(Data excerpts)
——

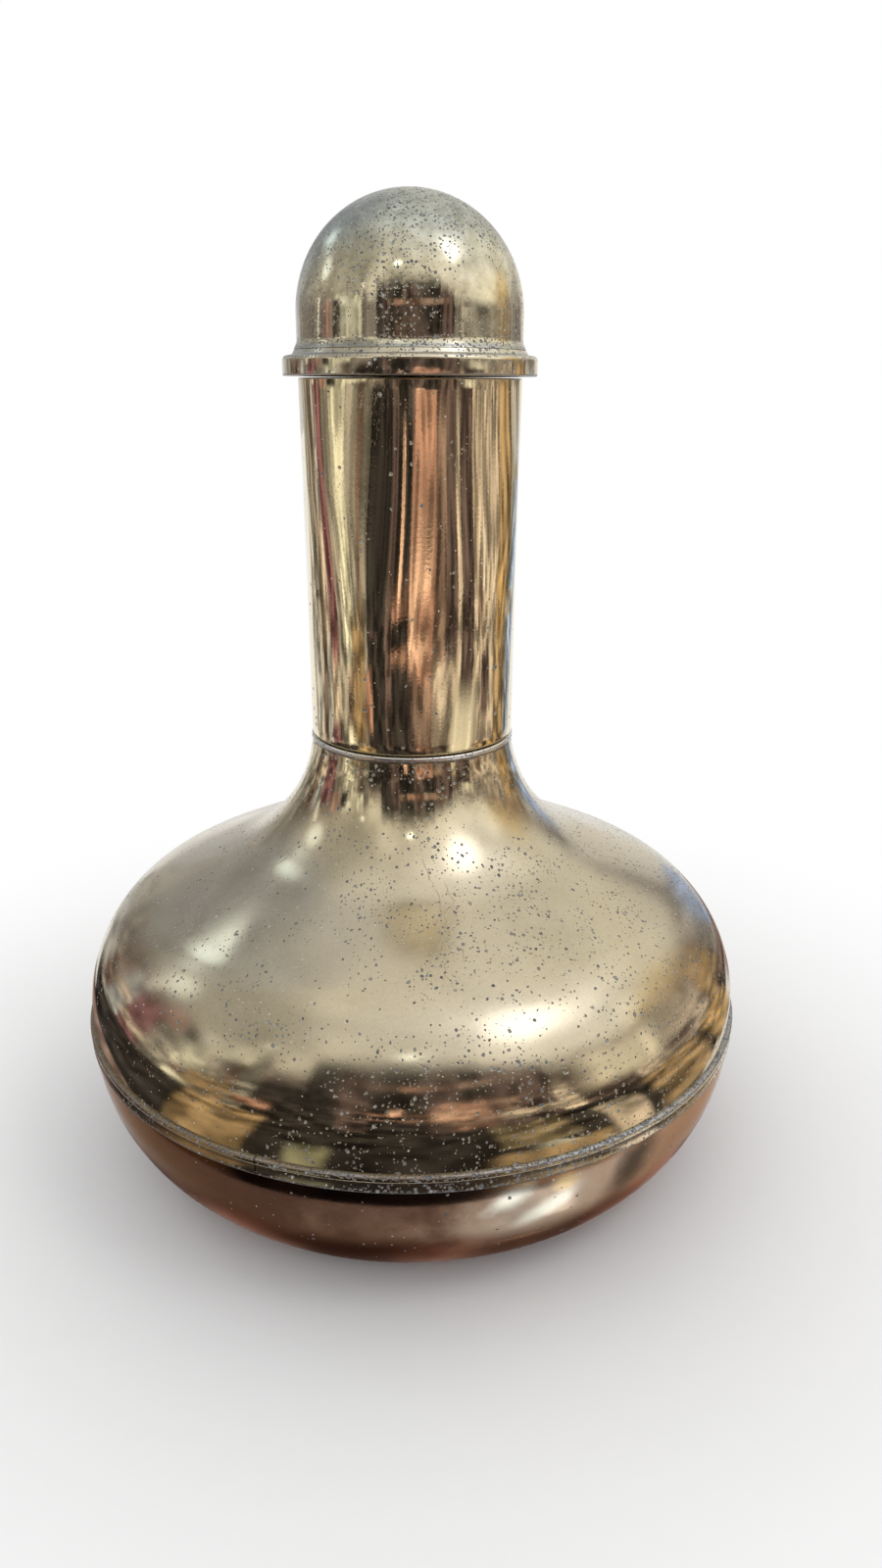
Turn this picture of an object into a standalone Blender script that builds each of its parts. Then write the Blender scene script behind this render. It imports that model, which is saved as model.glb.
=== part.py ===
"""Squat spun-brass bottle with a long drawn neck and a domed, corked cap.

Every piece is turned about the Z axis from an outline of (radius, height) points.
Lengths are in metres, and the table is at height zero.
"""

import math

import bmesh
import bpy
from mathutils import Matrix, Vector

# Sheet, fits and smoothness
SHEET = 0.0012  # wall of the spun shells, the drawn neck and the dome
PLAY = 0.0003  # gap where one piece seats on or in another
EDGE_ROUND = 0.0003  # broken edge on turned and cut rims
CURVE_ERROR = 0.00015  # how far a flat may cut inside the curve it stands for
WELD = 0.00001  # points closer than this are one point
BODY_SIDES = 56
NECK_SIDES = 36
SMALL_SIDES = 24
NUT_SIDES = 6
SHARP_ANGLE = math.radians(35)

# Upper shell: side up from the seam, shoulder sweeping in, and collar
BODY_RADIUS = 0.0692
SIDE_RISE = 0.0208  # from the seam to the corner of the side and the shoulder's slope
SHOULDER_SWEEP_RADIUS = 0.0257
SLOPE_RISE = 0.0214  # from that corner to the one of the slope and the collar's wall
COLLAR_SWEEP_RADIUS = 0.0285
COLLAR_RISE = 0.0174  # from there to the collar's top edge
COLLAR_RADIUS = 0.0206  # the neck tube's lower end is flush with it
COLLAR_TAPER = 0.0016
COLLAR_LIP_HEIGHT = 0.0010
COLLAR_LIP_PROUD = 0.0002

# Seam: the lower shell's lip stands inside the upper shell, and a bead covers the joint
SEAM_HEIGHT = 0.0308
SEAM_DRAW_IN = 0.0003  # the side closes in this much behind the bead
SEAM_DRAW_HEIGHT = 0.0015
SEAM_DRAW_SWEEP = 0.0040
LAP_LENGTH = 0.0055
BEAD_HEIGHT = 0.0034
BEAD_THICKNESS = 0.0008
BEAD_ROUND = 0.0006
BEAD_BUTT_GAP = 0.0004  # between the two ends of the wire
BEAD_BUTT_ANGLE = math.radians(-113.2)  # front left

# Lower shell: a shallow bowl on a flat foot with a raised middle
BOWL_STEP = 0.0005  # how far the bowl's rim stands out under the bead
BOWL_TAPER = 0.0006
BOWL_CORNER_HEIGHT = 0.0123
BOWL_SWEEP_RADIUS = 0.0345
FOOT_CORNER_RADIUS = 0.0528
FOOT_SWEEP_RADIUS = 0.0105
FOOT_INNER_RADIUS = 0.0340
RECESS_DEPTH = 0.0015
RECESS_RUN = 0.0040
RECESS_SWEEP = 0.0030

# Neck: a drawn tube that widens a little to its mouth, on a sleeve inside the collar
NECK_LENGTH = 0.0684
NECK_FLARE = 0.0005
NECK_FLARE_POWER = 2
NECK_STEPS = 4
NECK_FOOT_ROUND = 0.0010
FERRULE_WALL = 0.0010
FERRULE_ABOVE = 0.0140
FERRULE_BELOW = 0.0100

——

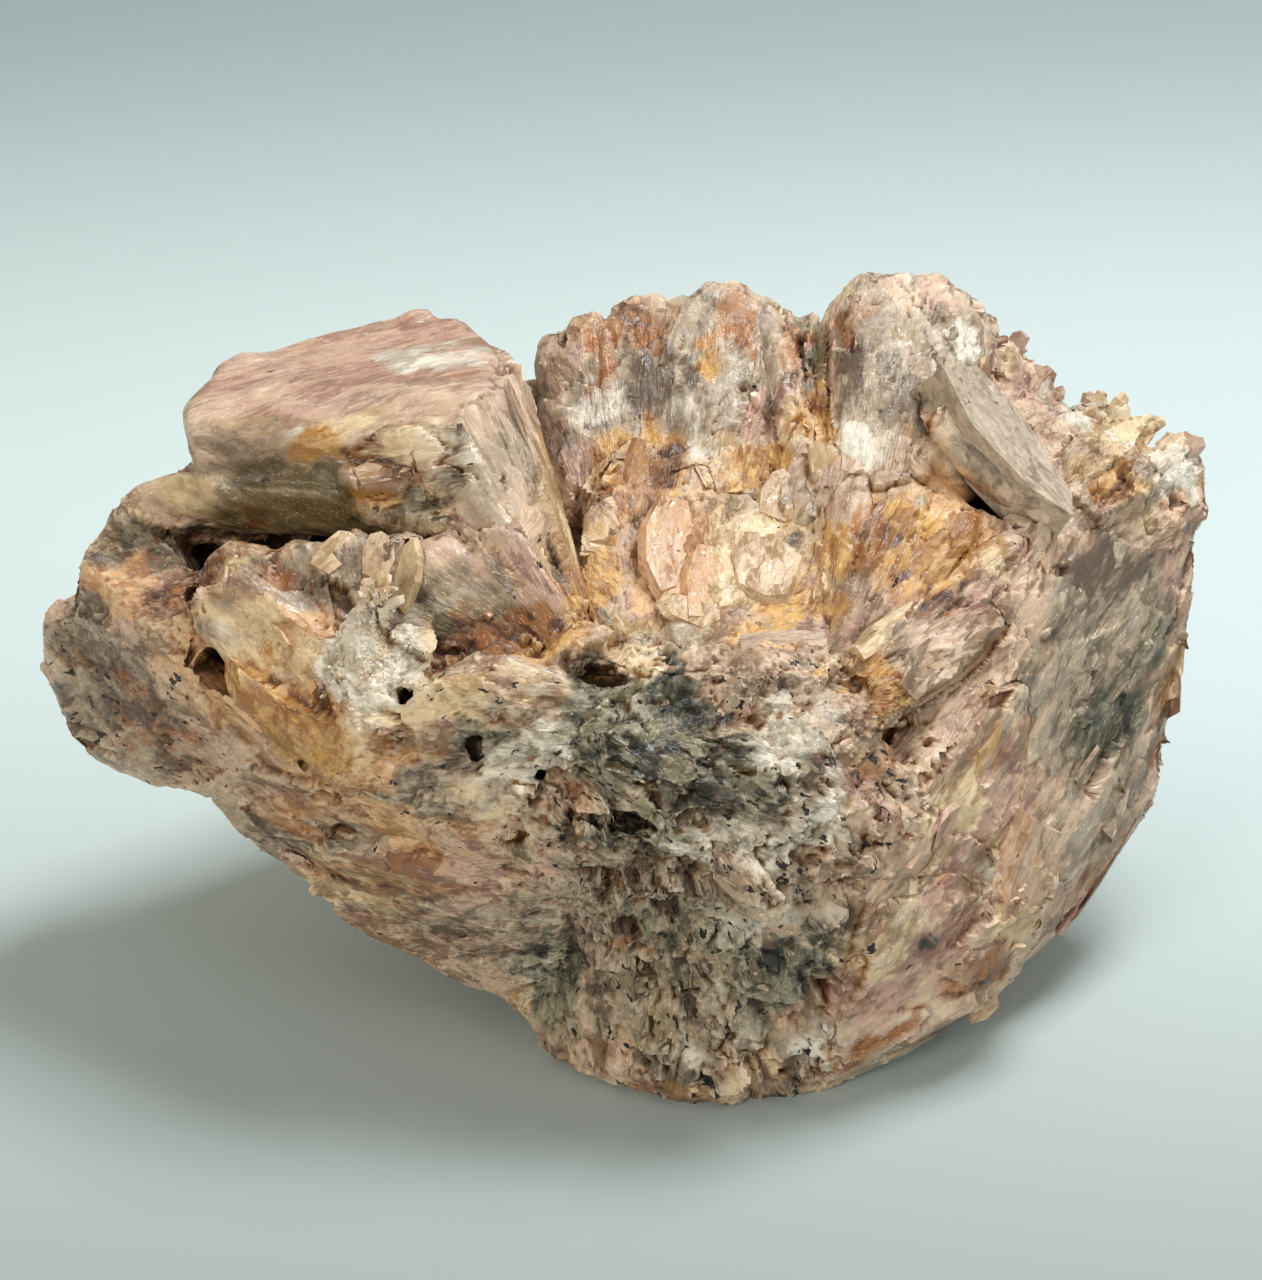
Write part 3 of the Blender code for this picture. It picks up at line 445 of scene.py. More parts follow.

——

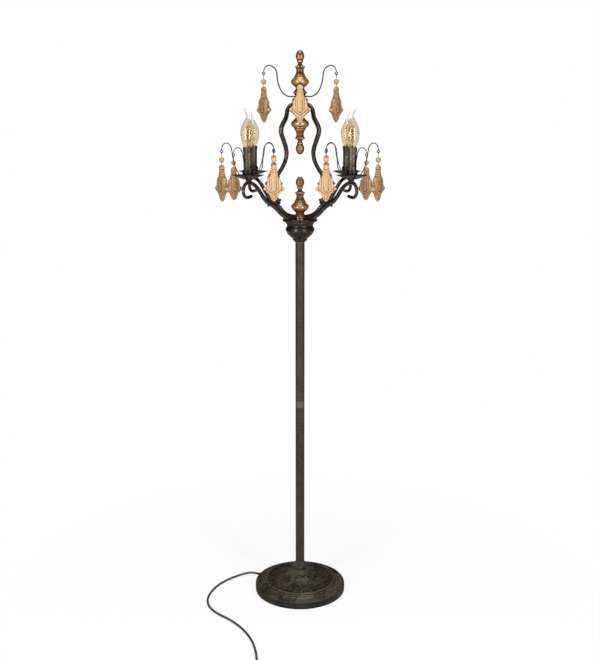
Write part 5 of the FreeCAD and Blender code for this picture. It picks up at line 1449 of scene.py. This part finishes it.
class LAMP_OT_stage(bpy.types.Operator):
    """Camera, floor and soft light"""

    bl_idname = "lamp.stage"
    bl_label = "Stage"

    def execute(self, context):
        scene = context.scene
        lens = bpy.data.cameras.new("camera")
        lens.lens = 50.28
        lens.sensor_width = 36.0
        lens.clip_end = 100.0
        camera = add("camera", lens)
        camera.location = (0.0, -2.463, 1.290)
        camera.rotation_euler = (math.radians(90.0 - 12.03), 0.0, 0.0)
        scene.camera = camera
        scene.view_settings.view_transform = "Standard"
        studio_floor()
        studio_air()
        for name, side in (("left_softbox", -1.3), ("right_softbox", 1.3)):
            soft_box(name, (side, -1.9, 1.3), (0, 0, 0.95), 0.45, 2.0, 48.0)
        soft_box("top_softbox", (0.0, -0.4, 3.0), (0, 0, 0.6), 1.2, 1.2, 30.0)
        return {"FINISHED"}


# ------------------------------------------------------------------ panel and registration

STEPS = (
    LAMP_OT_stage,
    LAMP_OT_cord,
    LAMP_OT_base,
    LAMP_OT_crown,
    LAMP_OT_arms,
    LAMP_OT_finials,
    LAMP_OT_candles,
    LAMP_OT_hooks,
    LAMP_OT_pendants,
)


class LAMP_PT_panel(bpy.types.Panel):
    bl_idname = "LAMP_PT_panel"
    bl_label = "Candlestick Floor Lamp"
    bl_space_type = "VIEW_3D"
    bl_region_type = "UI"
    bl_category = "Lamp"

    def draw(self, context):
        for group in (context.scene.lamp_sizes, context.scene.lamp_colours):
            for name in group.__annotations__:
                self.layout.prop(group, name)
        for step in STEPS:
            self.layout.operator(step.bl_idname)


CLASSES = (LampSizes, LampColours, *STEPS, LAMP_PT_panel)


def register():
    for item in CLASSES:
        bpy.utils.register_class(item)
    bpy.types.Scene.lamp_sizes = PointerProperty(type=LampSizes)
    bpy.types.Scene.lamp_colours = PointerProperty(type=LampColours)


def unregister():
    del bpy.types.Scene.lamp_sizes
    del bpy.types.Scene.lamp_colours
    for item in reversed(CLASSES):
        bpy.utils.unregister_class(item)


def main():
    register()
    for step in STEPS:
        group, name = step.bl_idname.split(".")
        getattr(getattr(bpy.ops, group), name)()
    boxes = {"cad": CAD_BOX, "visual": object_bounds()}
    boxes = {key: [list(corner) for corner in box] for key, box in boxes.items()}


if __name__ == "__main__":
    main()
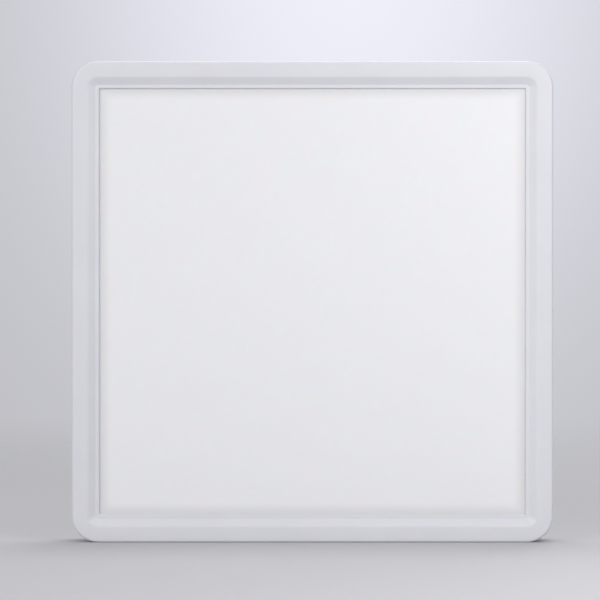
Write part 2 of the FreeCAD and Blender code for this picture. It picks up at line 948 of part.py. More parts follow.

——

(Exercise)
Give again, word for word, only the lines running from the line with "Turn this picture" through the line with "import math"; include both of those lines.

(Full solution)
Turn this picture of an object into a standalone Blender script that builds each of its parts. Then write the Blender scene script behind this render. It imports that model, which is saved as model.glb.
=== part.py ===
"""Squat spun-brass bottle with a long drawn neck and a domed, corked cap.

Every piece is turned about the Z axis from an outline of (radius, height) points.
Lengths are in metres, and the table is at height zero.
"""

import math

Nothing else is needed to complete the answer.